A Political and Cultural History of the Minute’s Silence
Karsten Lichau
Established as a commemoration practice in remembrance of the soldiers killed in the First World War, the minute’s silence is a political ceremony that became an important part of national remembrance culture in many western European countries and beyond. Though it represented one of the most innovative and important elements in interwar memory politics, it is largely absent from research in this field—not least due to the ephemeral character of the acoustic and emotional practices at its core. Centering the history of sound and emotions, this research project therefore challenges the claim that cultural forms of commemoration developed after 1918 essentially followed historical traditions established during the 19th century—a claim that is still widely accepted.
Following the historical dynamics of introducing the minute’s silence into the highly diverse political memory cultures of Great Britain, France, and the German Reich between 1919 and 1935, the project examines the importance of ephemeral and often fragile acoustic and emotional practices for constructing, challenging, or changing the memory of history.

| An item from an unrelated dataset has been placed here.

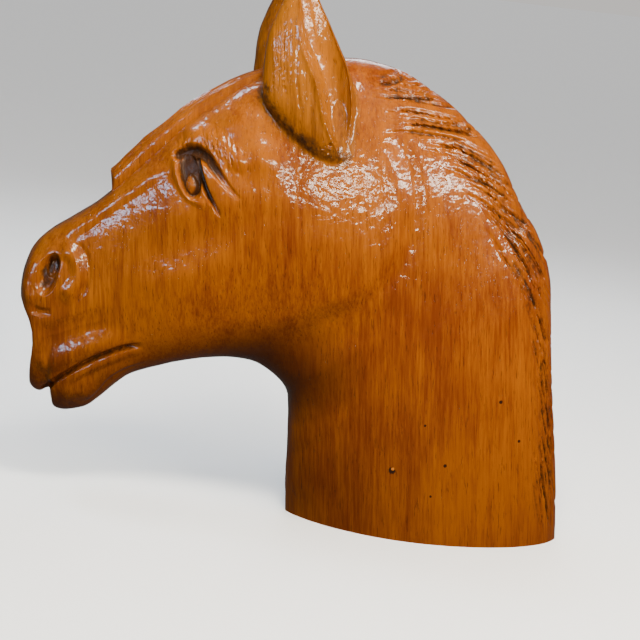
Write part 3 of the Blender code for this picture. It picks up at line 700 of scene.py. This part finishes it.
class Wiring:
    """Adds nodes to a tree: sockets handed in are linked, plain values are set."""

    def __init__(self, tree):
        self.tree = tree

    def fill(self, socket, value):
        if isinstance(value, bpy.types.NodeSocket):
            self.tree.links.new(value, socket)
        else:
            socket.default_value = value

    def node(self, kind, inputs=None, **settings):
        node = self.tree.nodes.new(kind)
        for key, value in settings.items():
            setattr(node, key, value)
        for key, value in (inputs or {}).items():
            self.fill(node.inputs[key], value)
        return node

    def first(self, kind, inputs=None, **settings):
        return self.node(kind, inputs, **settings).outputs[0]

    def math(self, operation, a, b=0.0, c=0.0, clamp=False):
        return self.first("ShaderNodeMath", {0: a, 1: b, 2: c}, operation=operation, use_clamp=clamp)

    def times(self, a, b):
        return self.math("MULTIPLY", a, b)

    def join(self, *parts):
        node = self.tree.nodes.new("GeometryNodeJoinGeometry")
        for part in parts:
            self.tree.links.new(part, node.inputs[0])
        return node.outputs[0]

    def vector(self, operation, a, b=(0.0, 0.0, 0.0)):
        node = self.node("ShaderNodeVectorMath", {0: a, 1: b}, operation=operation)
        return node.outputs["Value" if operation in ("DISTANCE", "DOT_PRODUCT") else "Vector"]

    def scaled(self, vector, factor):
        return self.first("ShaderNodeVectorMath", {0: vector, "Scale": factor}, operation="SCALE")

    def sample(self, cloud, value, index, kind):
        """The value that the cloud's point of that index has."""
        inputs = {"Geometry": cloud, "Value": value, "Index": index}
        return self.first("GeometryNodeSampleIndex", inputs, data_type=kind)

    def mix(self, factor, a, b):
        """Colour mix: its sockets are told apart by identifier, because their names repeat."""
        node = self.node("ShaderNodeMix", data_type="RGBA")
        sockets = {socket.identifier: socket for socket in list(node.inputs) + list(node.outputs)}
        for name, value in (("Factor_Float", factor), ("A_Color", a), ("B_Color", b)):
            self.fill(sockets[name], value)
        return sockets["Result_Color"]

    def ramp(self, value, low, high, to_low=0.0, to_high=1.0):
        """A soft step between two values."""
        inputs = {"Value": value, "From Min": low, "From Max": high, "To Min": to_low, "To Max": to_high}
        return self.first("ShaderNodeMapRange", inputs, interpolation_type="SMOOTHSTEP")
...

Bringing together macro- and microhistorical dimensions that play out in different performances of the minute’s silence, the research embeds the different sounds composing the acoustic framework of the ceremony (music, bells, cannons, guns, and flares), as well as the practices of keeping silent, into their complex social, political, and cultural contexts.
With regard to the diverse emotional practices embraced by the participants in different countries, research on the minute’s silence allows a questioning of theoretical and methodological discussions in the history of emotions: Thus, recent findings have shown the importance of adequately accounting for the “transversal dimension” in emotions, for the rather vague and diverse feelings or “second-order-emotions” like uneasiness, hilarity, hypocrisy, and indifference that act upon the experience and expression of more conventional emotions like grief, reverence, pride, and gratitude.